> Short task
Repeat only the lines from the one containing "Write the Blender Python" through the one containing "a candle warmer.", exactly as written, both ends included.

> Input

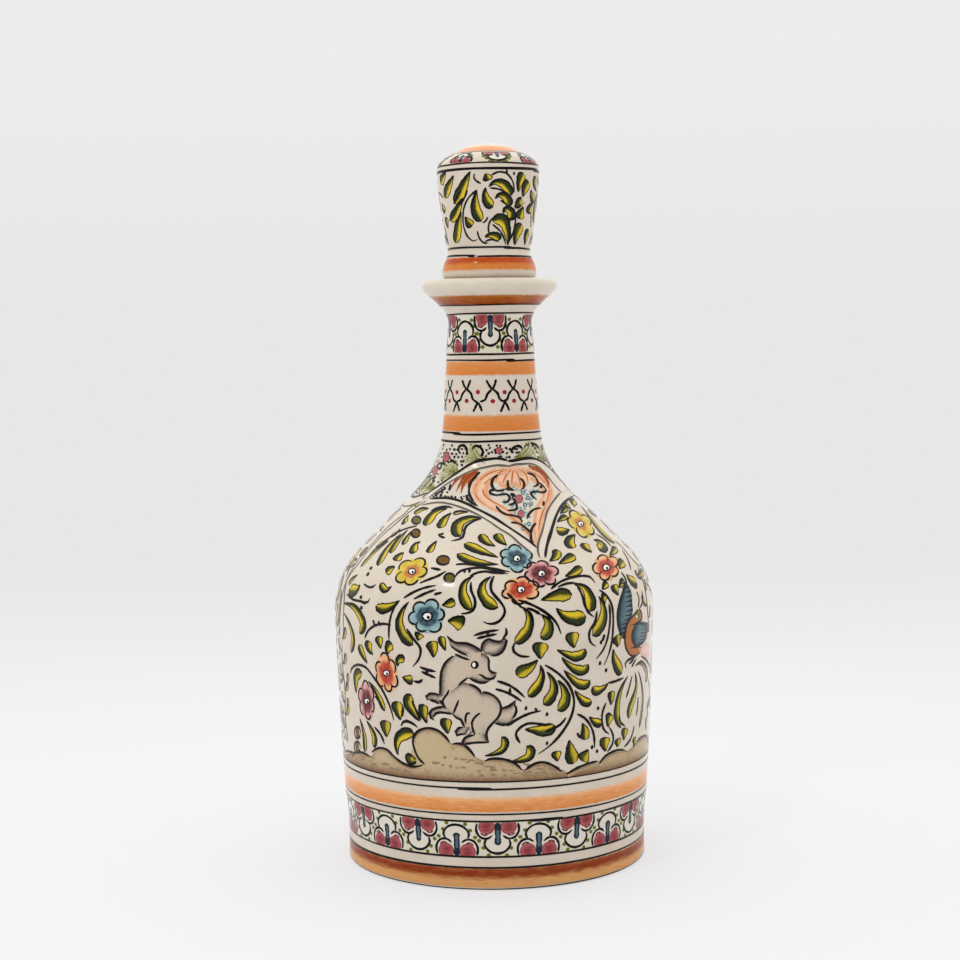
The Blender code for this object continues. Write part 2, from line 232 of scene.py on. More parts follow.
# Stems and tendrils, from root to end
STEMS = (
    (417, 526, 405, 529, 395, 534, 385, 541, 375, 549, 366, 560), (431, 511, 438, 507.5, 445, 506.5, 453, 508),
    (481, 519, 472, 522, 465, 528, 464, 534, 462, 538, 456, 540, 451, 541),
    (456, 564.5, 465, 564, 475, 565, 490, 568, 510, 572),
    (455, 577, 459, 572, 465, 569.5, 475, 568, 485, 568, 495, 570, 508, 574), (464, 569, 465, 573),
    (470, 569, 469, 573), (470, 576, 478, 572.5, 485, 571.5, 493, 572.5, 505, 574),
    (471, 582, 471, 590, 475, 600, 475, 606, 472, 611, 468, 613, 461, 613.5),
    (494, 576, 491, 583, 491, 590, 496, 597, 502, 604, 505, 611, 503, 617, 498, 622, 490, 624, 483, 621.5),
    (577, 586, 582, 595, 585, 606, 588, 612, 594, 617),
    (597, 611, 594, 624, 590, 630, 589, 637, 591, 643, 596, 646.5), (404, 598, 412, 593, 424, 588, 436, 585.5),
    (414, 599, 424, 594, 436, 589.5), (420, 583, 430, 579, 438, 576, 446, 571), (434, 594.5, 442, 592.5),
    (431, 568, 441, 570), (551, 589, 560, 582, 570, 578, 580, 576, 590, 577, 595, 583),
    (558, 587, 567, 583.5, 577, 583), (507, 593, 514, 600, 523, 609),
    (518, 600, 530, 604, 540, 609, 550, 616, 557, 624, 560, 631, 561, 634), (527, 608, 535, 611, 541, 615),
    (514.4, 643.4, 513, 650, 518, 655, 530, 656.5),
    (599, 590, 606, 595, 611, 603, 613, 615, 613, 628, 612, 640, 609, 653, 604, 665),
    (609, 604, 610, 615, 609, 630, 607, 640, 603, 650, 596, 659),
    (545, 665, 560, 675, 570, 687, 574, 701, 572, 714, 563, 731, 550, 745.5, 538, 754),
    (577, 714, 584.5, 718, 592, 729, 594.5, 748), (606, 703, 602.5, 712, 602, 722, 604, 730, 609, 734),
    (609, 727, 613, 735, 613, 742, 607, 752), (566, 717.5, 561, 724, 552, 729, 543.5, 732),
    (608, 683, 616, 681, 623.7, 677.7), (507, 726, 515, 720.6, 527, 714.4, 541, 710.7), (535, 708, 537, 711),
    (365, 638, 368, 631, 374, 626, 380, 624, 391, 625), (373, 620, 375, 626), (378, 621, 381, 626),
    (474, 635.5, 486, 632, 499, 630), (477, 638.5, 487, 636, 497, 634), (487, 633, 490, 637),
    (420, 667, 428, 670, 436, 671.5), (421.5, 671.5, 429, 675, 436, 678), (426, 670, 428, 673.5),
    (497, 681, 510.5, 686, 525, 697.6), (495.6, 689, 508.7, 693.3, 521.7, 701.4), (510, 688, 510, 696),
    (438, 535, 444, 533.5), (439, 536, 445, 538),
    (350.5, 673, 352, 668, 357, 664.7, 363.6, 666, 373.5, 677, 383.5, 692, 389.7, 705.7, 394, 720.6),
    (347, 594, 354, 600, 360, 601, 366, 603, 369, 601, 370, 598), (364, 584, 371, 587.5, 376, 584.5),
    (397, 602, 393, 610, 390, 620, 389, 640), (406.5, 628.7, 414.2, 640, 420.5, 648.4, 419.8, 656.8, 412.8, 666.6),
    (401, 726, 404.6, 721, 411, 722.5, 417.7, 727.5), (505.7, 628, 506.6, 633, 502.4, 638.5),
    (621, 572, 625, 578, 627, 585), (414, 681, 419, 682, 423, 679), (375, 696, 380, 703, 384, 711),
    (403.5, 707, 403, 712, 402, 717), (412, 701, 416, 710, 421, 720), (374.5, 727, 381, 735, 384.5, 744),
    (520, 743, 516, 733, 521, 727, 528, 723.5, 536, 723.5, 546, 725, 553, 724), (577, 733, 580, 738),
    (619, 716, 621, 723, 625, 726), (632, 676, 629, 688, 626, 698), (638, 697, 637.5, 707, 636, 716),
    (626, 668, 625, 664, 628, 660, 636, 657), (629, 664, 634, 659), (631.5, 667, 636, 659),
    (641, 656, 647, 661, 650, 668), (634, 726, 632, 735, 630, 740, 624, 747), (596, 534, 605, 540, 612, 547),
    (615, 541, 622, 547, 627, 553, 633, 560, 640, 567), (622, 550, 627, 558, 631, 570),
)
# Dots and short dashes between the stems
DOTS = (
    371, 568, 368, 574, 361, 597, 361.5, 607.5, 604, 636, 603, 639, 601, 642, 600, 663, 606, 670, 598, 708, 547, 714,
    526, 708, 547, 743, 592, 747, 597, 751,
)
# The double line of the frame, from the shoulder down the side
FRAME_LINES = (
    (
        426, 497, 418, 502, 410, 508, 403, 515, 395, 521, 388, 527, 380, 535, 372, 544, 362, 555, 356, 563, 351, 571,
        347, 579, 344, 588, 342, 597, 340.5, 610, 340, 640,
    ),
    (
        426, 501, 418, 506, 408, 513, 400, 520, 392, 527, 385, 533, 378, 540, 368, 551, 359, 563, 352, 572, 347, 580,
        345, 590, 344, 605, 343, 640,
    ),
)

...

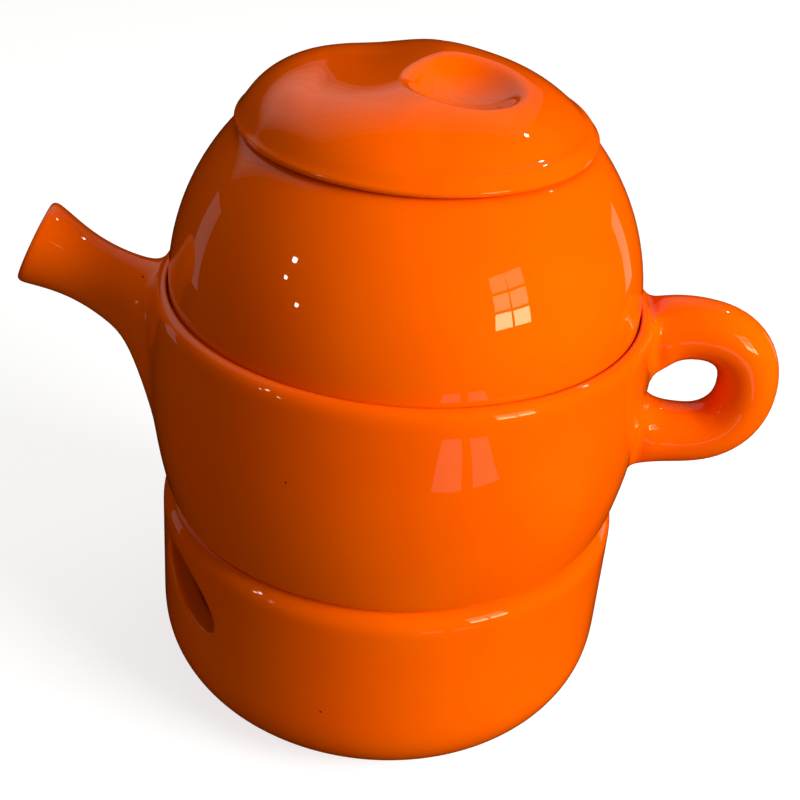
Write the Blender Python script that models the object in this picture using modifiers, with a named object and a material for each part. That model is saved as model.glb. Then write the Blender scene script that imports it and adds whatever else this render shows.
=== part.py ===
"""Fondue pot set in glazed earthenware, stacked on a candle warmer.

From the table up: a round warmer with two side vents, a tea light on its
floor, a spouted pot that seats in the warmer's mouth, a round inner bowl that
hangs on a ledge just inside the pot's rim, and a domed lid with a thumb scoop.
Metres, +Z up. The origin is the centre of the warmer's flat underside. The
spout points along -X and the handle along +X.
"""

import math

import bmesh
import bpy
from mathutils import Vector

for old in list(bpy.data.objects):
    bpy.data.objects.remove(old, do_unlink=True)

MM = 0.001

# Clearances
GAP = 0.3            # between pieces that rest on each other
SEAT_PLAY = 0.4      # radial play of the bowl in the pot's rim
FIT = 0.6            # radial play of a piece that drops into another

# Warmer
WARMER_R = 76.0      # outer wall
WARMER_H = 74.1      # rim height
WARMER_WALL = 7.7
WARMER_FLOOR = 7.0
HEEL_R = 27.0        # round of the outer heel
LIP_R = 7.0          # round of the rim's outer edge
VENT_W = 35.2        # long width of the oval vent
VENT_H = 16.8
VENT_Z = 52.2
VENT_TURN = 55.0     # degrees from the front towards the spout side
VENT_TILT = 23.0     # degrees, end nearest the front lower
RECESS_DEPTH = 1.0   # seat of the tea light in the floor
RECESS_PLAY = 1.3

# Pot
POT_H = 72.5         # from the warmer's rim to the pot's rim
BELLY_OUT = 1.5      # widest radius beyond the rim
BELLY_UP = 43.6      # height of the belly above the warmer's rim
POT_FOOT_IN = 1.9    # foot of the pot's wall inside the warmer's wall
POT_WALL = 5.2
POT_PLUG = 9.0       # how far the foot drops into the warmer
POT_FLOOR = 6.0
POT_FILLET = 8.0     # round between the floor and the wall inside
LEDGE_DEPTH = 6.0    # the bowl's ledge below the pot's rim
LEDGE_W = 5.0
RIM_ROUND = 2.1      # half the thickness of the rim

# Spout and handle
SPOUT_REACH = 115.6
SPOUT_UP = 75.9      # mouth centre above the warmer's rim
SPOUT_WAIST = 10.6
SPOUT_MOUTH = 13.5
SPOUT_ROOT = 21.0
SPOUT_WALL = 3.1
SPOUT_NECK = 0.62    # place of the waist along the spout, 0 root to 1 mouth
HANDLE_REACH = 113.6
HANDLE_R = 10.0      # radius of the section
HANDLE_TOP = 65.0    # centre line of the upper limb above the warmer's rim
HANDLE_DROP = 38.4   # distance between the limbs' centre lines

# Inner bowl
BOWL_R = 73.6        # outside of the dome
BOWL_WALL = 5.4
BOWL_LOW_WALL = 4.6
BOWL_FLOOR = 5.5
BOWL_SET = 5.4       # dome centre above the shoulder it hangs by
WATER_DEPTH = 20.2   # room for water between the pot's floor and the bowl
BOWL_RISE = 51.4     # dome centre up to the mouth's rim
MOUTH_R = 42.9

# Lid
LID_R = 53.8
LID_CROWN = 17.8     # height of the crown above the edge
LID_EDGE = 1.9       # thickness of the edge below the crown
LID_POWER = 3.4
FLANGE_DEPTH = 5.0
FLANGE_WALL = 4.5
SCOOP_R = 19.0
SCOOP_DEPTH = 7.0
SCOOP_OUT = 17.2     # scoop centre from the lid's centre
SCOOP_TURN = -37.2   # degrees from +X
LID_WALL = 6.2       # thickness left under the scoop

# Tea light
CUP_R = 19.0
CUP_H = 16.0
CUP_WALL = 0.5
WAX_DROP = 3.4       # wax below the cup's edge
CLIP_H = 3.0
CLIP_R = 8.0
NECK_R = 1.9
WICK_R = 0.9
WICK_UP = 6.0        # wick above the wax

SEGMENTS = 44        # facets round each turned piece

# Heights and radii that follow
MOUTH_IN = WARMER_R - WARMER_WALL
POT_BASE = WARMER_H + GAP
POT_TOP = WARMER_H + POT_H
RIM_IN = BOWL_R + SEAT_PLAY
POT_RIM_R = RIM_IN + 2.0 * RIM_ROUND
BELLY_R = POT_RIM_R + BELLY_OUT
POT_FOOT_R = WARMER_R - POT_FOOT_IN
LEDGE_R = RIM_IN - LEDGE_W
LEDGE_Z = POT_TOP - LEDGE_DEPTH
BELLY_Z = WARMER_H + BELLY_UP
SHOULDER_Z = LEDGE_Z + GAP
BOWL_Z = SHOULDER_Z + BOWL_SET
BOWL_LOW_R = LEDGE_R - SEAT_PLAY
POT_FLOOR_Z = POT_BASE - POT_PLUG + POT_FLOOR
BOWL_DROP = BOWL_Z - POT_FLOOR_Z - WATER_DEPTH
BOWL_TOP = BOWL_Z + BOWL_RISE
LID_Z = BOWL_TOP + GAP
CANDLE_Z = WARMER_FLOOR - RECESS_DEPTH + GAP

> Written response
Write the Blender Python script that models the object in this picture using modifiers, with a named object and a material for each part. That model is saved as model.glb. Then write the Blender scene script that imports it and adds whatever else this render shows.
=== part.py ===
"""Fondue pot set in glazed earthenware, stacked on a candle warmer.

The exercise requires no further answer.